Что было за кулисами сцены, я не знал. Вполне естественно, что, когда мы не можем определить настоящей сути человека, у нас создается впечатление чего-то неразгаданного, таинственного.
Вот почему меня занимал Михаил Алексеевич Кузмин.
Мои впечатления о встречах с ним я описываю так подробно, чтобы будущие исследователи его жизни и творчества имели бы полное представление обо всем, что связано с этим оригинальным писателем.
Велимир Хлебников в Петербурге и Астрахани
Петербург 1913 года. Тишина перед грозой. Концерты Собинова перекатываются волной по городу. Музыка Скрябина еще не на столбовой дороге классики, но уже начинает привлекать пристальное внимание тонких ценителей. Молодой грузчик Шаляпин во фраке и лайковых перчатках спокойно принимает шумные овации взыскательной публики столицы. Вагнер входит в Императорский Мариинский театр, как в свой собственный дом, заставляя партер брататься с галеркой. Всеволод Мейерхольд приоткрывает дверцы своего блестящего таланта. Александринский театр впервые ставит пьесу Габриэля Д'Аннунцио. Вернисаж Шагала кружит головы молодым художникам. Афиши Ходотова и Вильбушевича пестрят на стенах и заборах. Входит в моду мелодекламация.

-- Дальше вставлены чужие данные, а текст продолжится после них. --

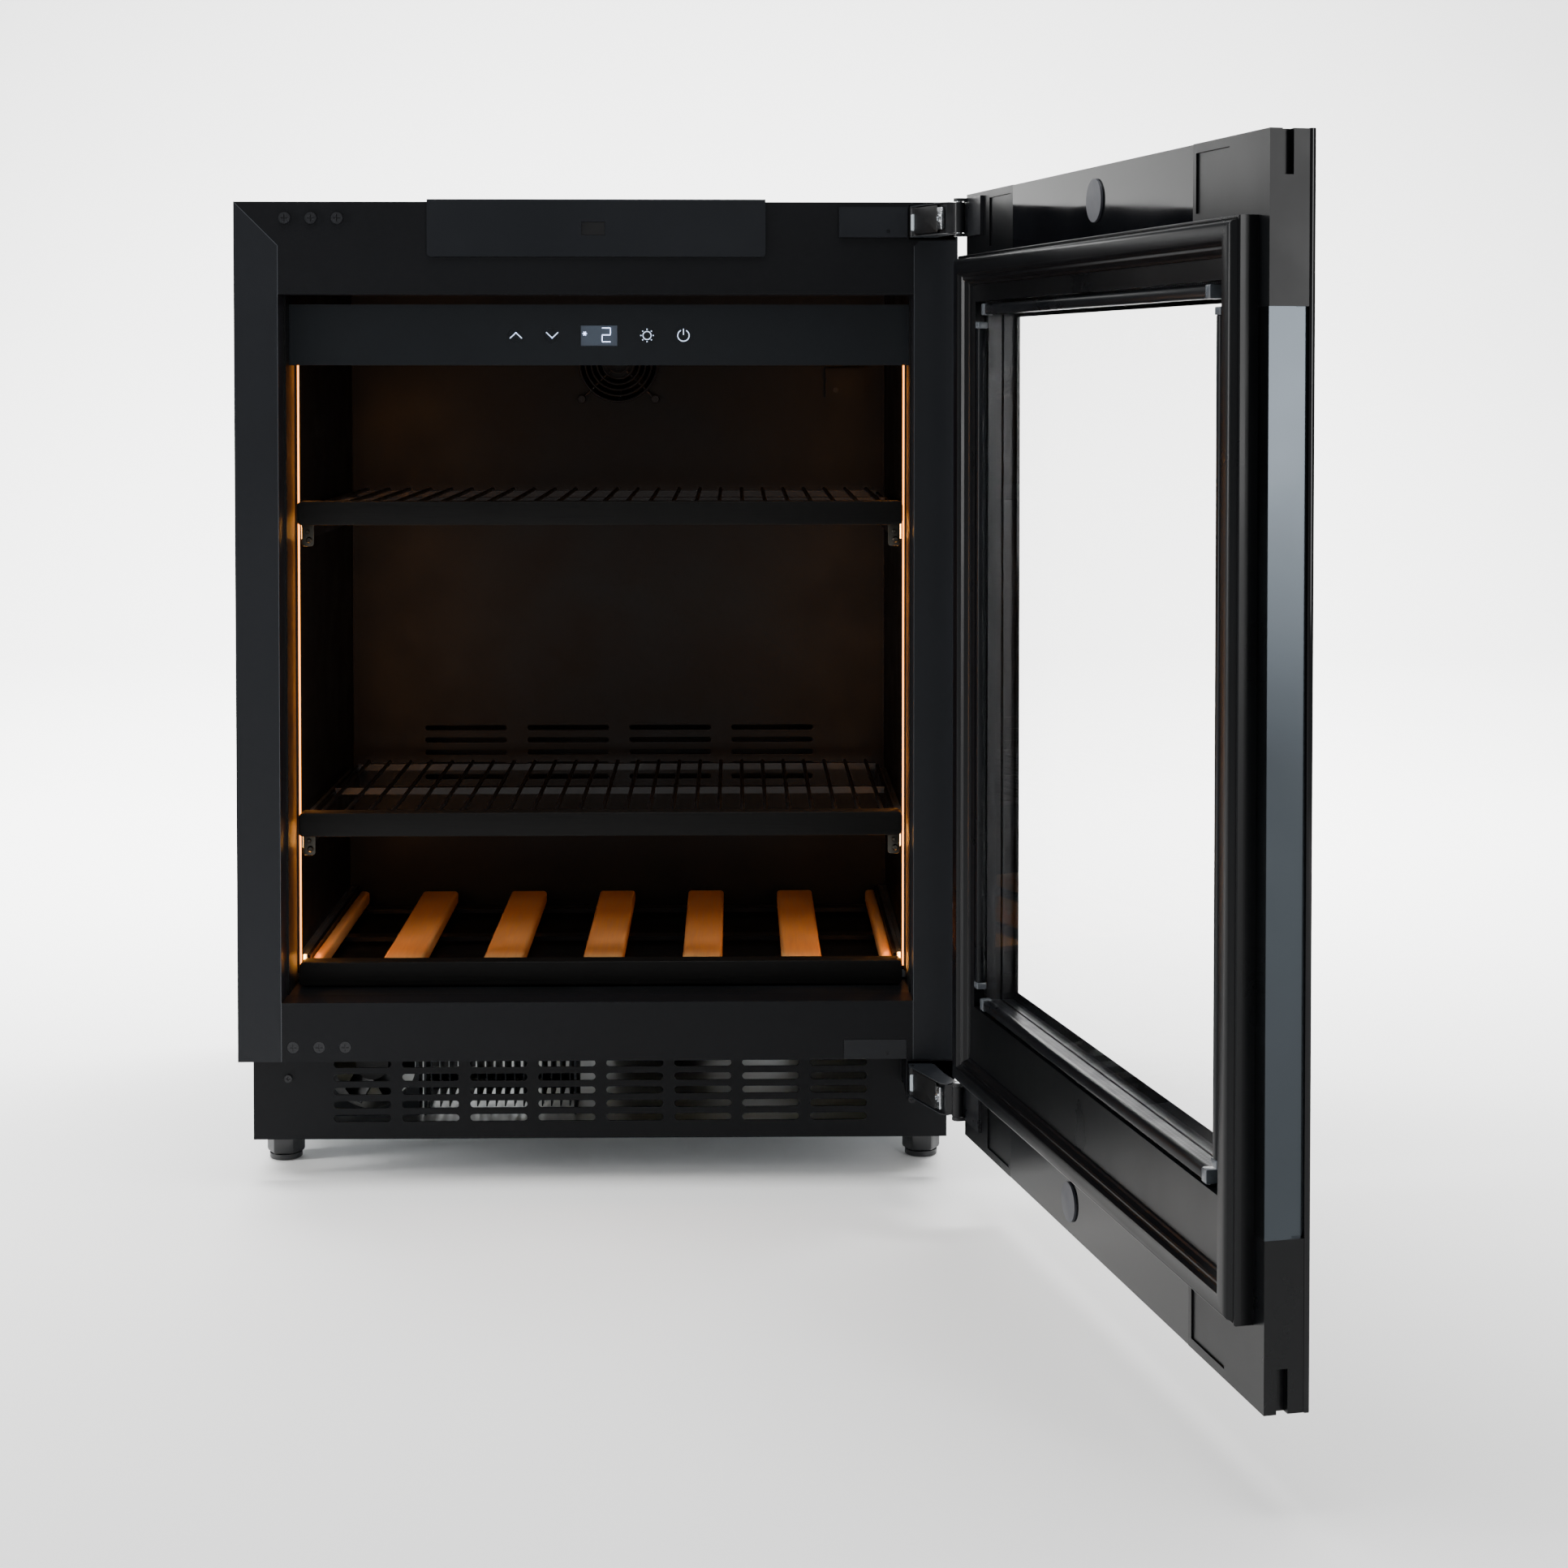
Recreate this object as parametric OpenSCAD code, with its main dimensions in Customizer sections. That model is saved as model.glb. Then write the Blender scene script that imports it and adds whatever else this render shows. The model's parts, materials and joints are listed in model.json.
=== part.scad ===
// Undercounter refrigerator with a glass door: casing, door on sliding hinge arms, pull-out shelves,
// cooling unit and levelling feet. The floor is z = 0, the front looks along -Y, and the origin lies
// midway between the four feet. The door is drawn shut and then carried to its open rest place.

/* [Cabinet] */
// Width over the front frame and the casing
cabinet_w = 595; // [560:1:640]
// Height from the floor to the top of the front frame
cabinet_h = 818; // [790:1:870]
// Depth of the cabinet without its door
cabinet_d = 520; // [480:1:560]
// Height of the bottom edge of the front frame
frame_foot = 107.5; // [100:0.5:125]
// Width of the frame's stiles
stile_w = 36; // [30:1:45]
// Height of the frame's top rail
top_rail_h = 76; // [60:1:90]
// Height of the frame's bottom rail
bottom_rail_h = 49; // [40:1:60]

/* [Door] */
// Height of the bottom edge of the door
door_foot = 63; // [50:1:75]
// Height of the top edge of the door
door_top = 820; // [810:1:840]
// Thickness of the door without its gasket frame
door_t = 29; // [26:1:36]
// Gap between the shut door and the front frame
door_gap = 18; // [16:1:22]
// Angle by which the door stands open at rest
door_open = 102.2; // [90:0.1:110]
// Width of the window's border at the sides
window_side = 62; // [55:1:80]
// Lower edge of the window
window_foot = 191; // [170:1:220]
// Upper edge of the window
window_top = 721; // [690:1:735]

/* [Shelves] */
// Height of the top of the upper shelf
upper_shelf_z = 569; // [520:1:600]
// Height of the top of the middle shelf
middle_shelf_z = 305; // [280:1:400]
// Height of the top of the bottle shelf
bottle_shelf_z = 178; // [178:1:185]
// Height of a shelf's front trim
trim_h = 20; // [16:1:26]
// Number of gaps between the bottle slats
bottle_places = 6; // [4:1:6]

/* [Plinth] */
// Set-back of the plinth from the front frame
plinth_back = 45; // [30:1:60]
// Number of slots in a row
slot_columns = 8; // [4:1:8]
// Number of rows of slots
slot_rows = 5; // [3:1:5]

/* [Hidden] */
$fn = 48;
front_y = -280;
half_w = cabinet_w / 2;
inner_half = 260;
liner_t = 2;
liner_d = 474;
open_half = half_w - stile_w;
frame_t = 30;
fold_t = 2;
rail_low = cabinet_h - top_rail_h;
sill_z = frame_foot + bottom_rail_h;
hump_z = 240;
hump_y = 385;
skin = 1;
liner_h = 758;
base_z = 33;
base_half = 293;
foot_x = 275;
foot_ys = [100, 460];

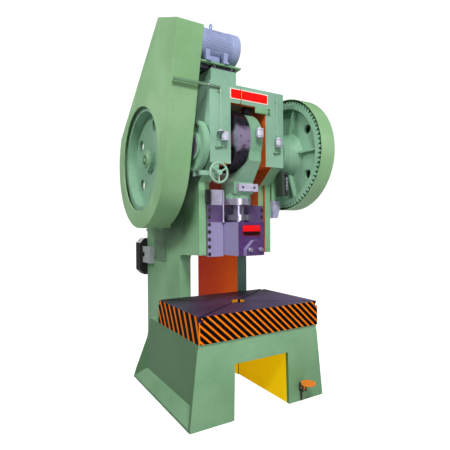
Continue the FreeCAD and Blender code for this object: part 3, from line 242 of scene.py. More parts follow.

– Каменщик, каменщик в фартуке белом,
Что же ты строишь? Кому?
– Эй, не мешай нам, мы заняты делом,
Строим мы, строим тюрьму…[8] —
проносится по всем концертным залам, вызывая бурный восторг студенческой молодежи. И тут же вблизи, в другом концертном зале, другая публика восторженно слушает получтение-полупение «поэз» своего кумира Игоря Северянина:
Градоначальница зевает,
Облокотясь на пианино.
Андрей Белый вознесен до небес небывалым успехом своего романа, в котором он нарисовал гениальный портрет Санкт-Петербурга. Футуристы в золотых ризах и желтых кофтах с зелеными галстуками атакуют твердыни символизма и акмеизма, в пылу сражения разбившись на две враждующие друг с другом группы – эго и кубо. И вот на этом фоне появляется будущий «председатель Земного шара» – Велимир Хлебников, заранее уверенный в том, что мировой парламент единогласно ратифицирует его самоназначение.
Мне тогда не приходила в голову мысль, что и я вместе с Григорием Петниковым и другими поэтами и деятелями искусства буду также числиться одним из председателей (или, как теперь бы сказали, сопредседателей) Земного шара.